Earlier this year, schools in the states of Pennsylvania and Indiana have approved moving to a four-day schedule. The news was meant with equal parts enthusiasm and reticence: Les Huddle, the superintendent of the Lafayette School Corporation in Indiana, told Newsweek: "We knew with a decision like this there would be some push back and negative comments. Most have come from individuals who do not have students [here] or haven't taken the time to become fully educated on the concept."
It's now Arizona's turn to give the no-class-on-Fridays plan a try, as all public schools in Patagonia, in the south of the state, have switched to four days of learning for the 2024-25 school year. According to superintendent Kenny Hayes, the decision try this new schedule was driven by the quest to boost student success: "On Fridays more kids were spending more time on the bus than they were at school so it was important for us to try and alleviate some of that bus time so they could concentrate on homework and other things they could be doing.”
Australian independence
In response to an ongoing teacher shortage, some in Australia have suggested implementing a four-day work week, which has resulted in higher numbers of applicants to teaching positions in the United States.

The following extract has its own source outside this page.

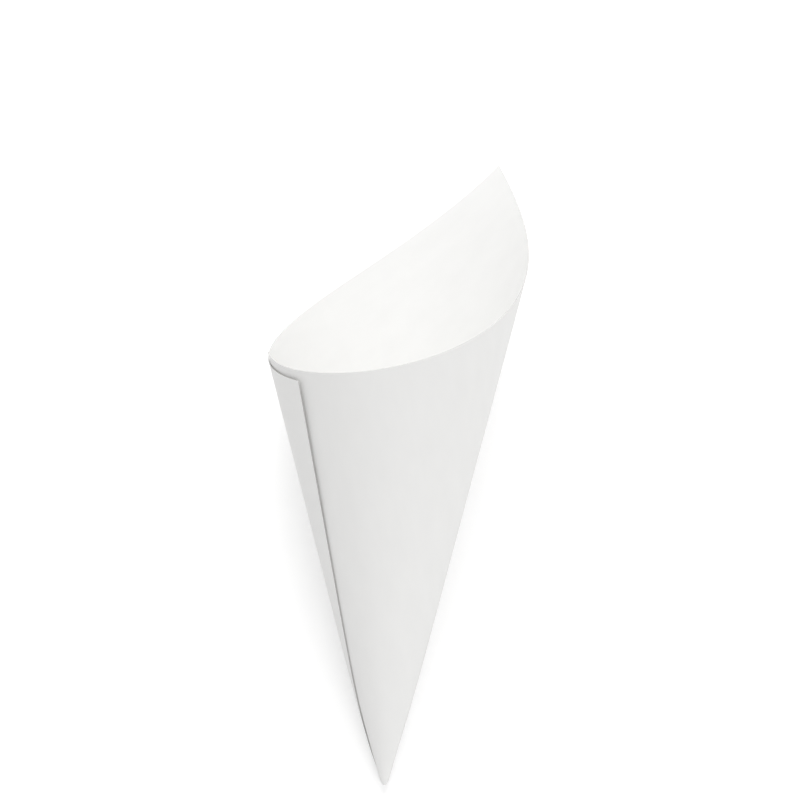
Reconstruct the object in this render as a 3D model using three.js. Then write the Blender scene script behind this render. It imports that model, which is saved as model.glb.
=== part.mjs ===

Merryn Dawborn-Gundlach, a senior lecturer at the University of Melbourne's Graduate School of Education, spoke to Australian broadcaster ABC News about the "unprecedented" four-day week as a potential solution to the hiring crisis.
"I did work at a school myself, an independent school, where they did have the four-day week, and that worked really well," she told ABC. "And I believe that if you were going to bring this in, that it would have to be justified by saying, well look, this is developing independence and skills that will hold the students in good stead for (future) courses ... or for whatever they want to do.”
Still, she added, the four-day week alone would not solve the problem of the education system.
What French teachers want
The changes at Wodzisław Śląski in Poland may have been inspired by experiments of the public school system in France, which has had “non-traditional” school time since the passage of the Peillon reform in 2013, according to the Le Parisien daily. The city of Paris has reduced school hours on Tuesday and Friday afternoons, from 3:30-5:00 p.m., when students have the option either to go home, or to participate in extracurricular activities offered for free by the city.
80% of teachers wanted to return to the four-day week.
Other French cities, including Lille, Marseille, Toulouse, and Bordeaux, have opted to return to a true “four day” week, where the full day Wednesday, rather than Tuesday and Friday afternoons, are dedicated to extracurricular enrichment activities for students. And in Seine-Saint Denis, a suburb outside of Paris, nine out of ten schools opted to return to the four-day week, beginning in the 2018-2019 school year.
Aside from costs and benefits for students, proponents of the measure cited surveys of teachers, 80% of whom wished to return to the four-day week, rather than the previous four-and-a-half, citing that a free Wednesday would provide them with the opportunity to “take a step back from their work.”
This past May, teachers in the central city of Pau went on strike to demand a shorter work-school week, France Bleu radio station reported.. The motivation, according to union representative Elsa Delignières, is well-being for both teacher and student. "For the children, fatigue is growing, which poses problems for us of concentration in the classroom," she said.